Is There a Government Conspiracy?

Another driving factor of consumer fear is the theory that the government is trying to assert de facto gun control by snatching up all our ammo. Many conservative bloggers have alleged the Department of Homeland Security's purchase of 1.6 billion rounds is all the proof we need. Several news outlets falsely suggested the ammo buys would occur in a single year, when in fact it's over the course of five years. Still, that's a lot of bullets for a single government agency.

"All ammunition manufacturers say that purchases by law enforcement and the federal government have not been atypical," Keane said. "Nevertheless that rumor is out there and a lot of people are concerned, which has driven a lot of purchasing."

Predicting the Future

We're stuck in a vicious cycle in which supply is limited because consumers snatch up ammo when they see it. Consumers continue to ask how much longer this cycle can keep going on.

"If I could accurately predict that, we'd be having this discussion from my yacht," Keane chuckled. "I don't know more than anybody else, but one of the factors is how much gun control continues to be discussed in the media. If anti-gun politicians take to the airwaves, it certainly won't help demand subside."

Whether supply has slowly begun to improve seems to depend who you ask. Low-brass shotshells are in fairly decent supply, but good luck finding high-brass. Same for the most popular handgun and rifle cartridges. Some consumers claim they're in somewhat better supply than months ago, but others argue the shortage has never been worse. Unfortunately, the supply and demand disparity is difficult to measure.

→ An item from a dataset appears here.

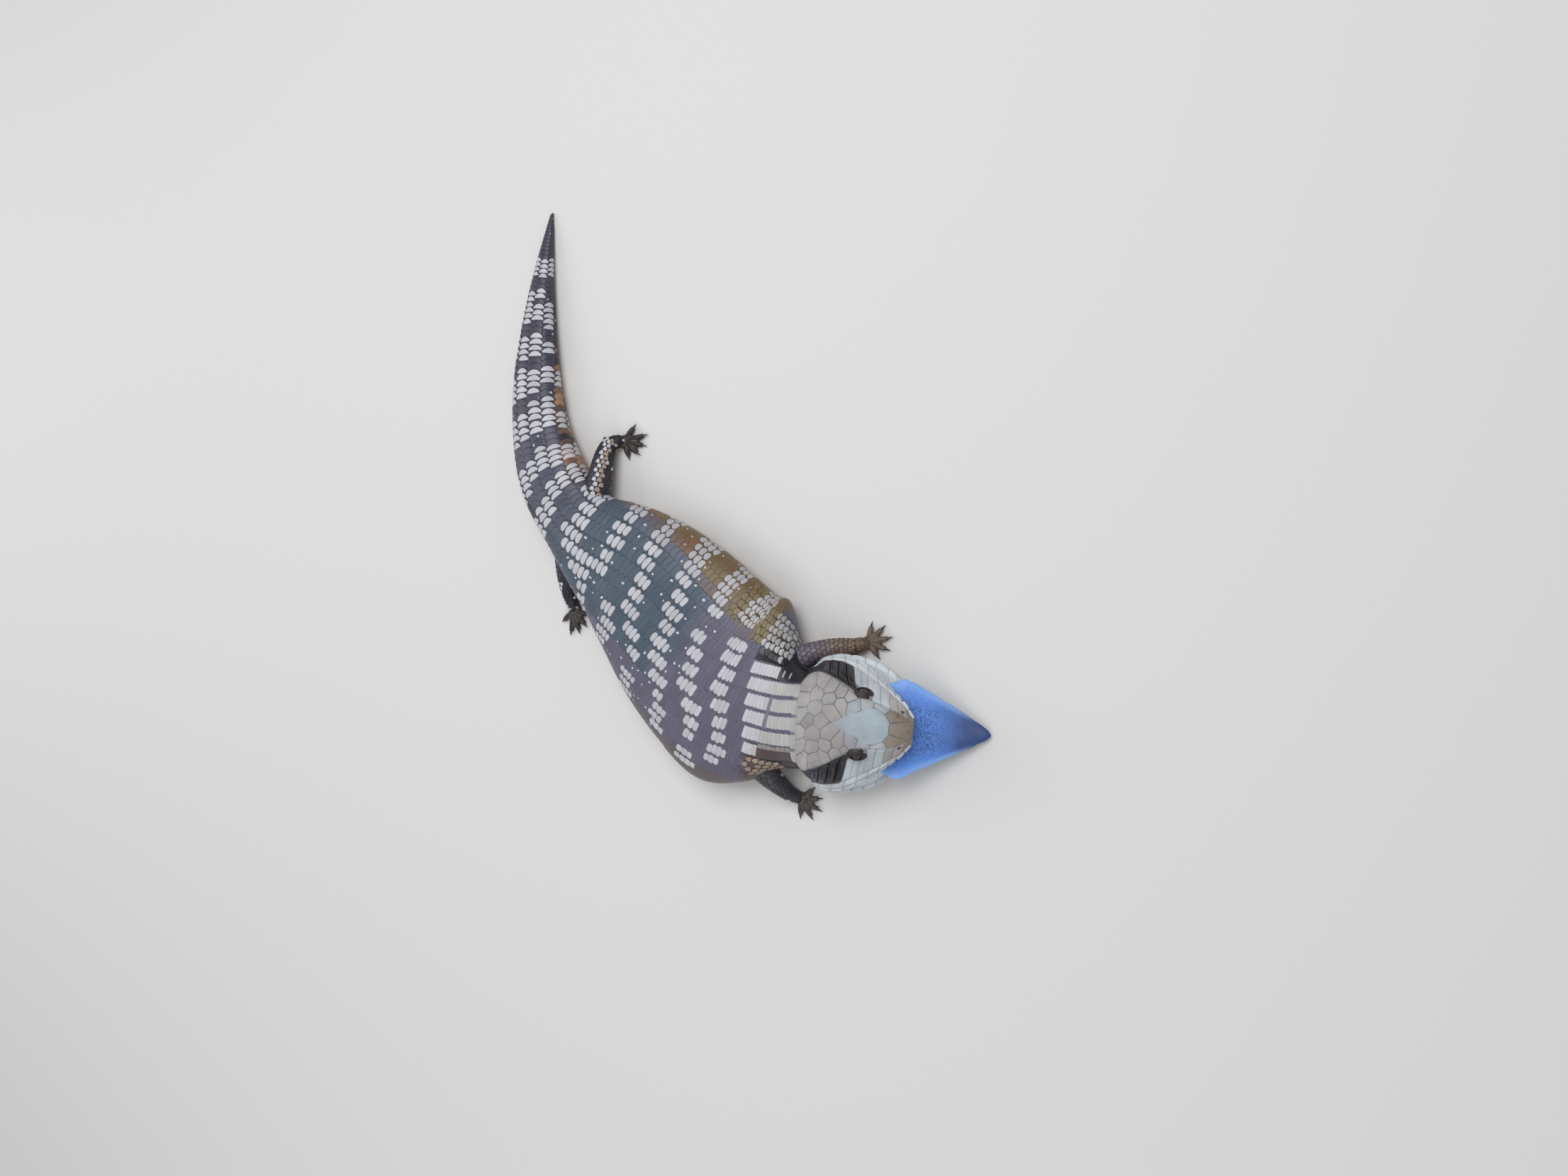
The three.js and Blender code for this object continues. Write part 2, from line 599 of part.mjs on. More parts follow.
// The opening between the lids, as a widening slot from inside the eyeball outwards
function slit({ middle, out, across, long }) {
  const around = 10;
  const rings = [2.5, 4.2, 7.5].map((reach) =>
    Array.from({ length: around }, (_, k) => {
      const angle = (k / around) * 2 * Math.PI;
      const wide = LIDS.slitLong * Math.cos(angle);
      const high = LIDS.slitHigh * power(Math.sin(angle), 1.3);
      return middle.clone().addScaledVector(out, reach).addScaledVector(long, wide).addScaledVector(across, high);
    }),
  );
  return loft(rings);
}

function addHead() {
  const surface = headSurface(skullOutline, SKULL_NAMES);
  let skull = headLoft(skullOutline, SKULL[SKULL.length - 1].at, 3.9, SNOUT_TIP);
  const plates = crownOutlines().map((outline) => {
    const onSurface = divided(outline, PLATE.side).map(([at, out]) => [at, surface.downTo(at, out)]);
    return plate(onSurface, surface, PLATE.middle);
  });
  for (const row of SIDE_ROWS) {
    plates.push(...bothSides(rowOutlines(row)).map((outline) => plate(outline, surface, row.lift)));
  }
  skull = joined([skull, ...plates]);

  for (const side of [1, -1]) {
    const eye = eyePlace(side);
    skull = skull
      .add(pit(eye.middle, [eye.long, eye.out, eye.across], [LIDS.long, LIDS.out, LIDS.across], 12, 8))
      .subtract(ball(eye.middle, EYE.radius + GAP, 12, 7))
      .subtract(slit(eye));
    const nose = sideWays(surface, NOSTRIL.at, side * 1.6);
    const nostril = fromHead(NOSTRIL.at, NOSTRIL.out * side, NOSTRIL.up);
    skull = skull.subtract(pit(nostril, nose, [NOSTRIL.long, NOSTRIL.deep, NOSTRIL.high]));
    const ways = sideWays(surface, EAR.at, side * 2.6);
    const ear = fromHead(EAR.at, EAR.out * side, EAR.up);
    for (let i = 0; i < EAR.lobes; i += 1) {
      const lift = (i - (EAR.lobes - 1) / 2) * EAR.lobe * 1.3;
      const lobe = ear.clone().addScaledVector(ways[0], EAR.long + EAR.lobe * 0.6).addScaledVector(ways[2], lift);
      skull = skull.add(pit(lobe, ways, [EAR.lobe, EAR.lobe, EAR.lobe]));
    }
    skull = skull.subtract(pit(ear, ways, [EAR.long, EAR.deep, EAR.high]));
    addNode(side > 0 ? "eye_left" : "eye_right", ball(eye.middle, EYE.radius, 14, 8), EYEBALL);
  }
  addNode("head", skull, SHIELDS);

  const jawSurface = headSurface(jawOutline, JAW_NAMES);
  const labials = bothSides(rowOutlines(LOWER_LABIALS)).map((outline) =>
    plate(outline, jawSurface, LOWER_LABIALS.lift),
  );
  const jaw = headLoft(jawOutline, JAW[JAW.length - 1].at, 3.6, CHIN_TIP);
  // Where the lips meet, the jaw is cut clear of the skull
  const clear = [-GAP, GAP].reduce((whole, shift) => whole.add(skull.translate(shift, 0, -GAP)), skull);
  addNode("lower_jaw", joined([jaw, ...labials]).subtract(clear), SHIELDS);
}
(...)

"This is the sort of thing that drops off over time," Keane said. "It's not like flipping a switch, but things will get back to normal. Manufacturers are constantly finding ways to improve efficiency. So either they'll boost capacity—demand will go down—or as often happens we'll see a little bit of both. Regardless, surges in demand for ammunition have happened before, and we will get back to economic equilibrium."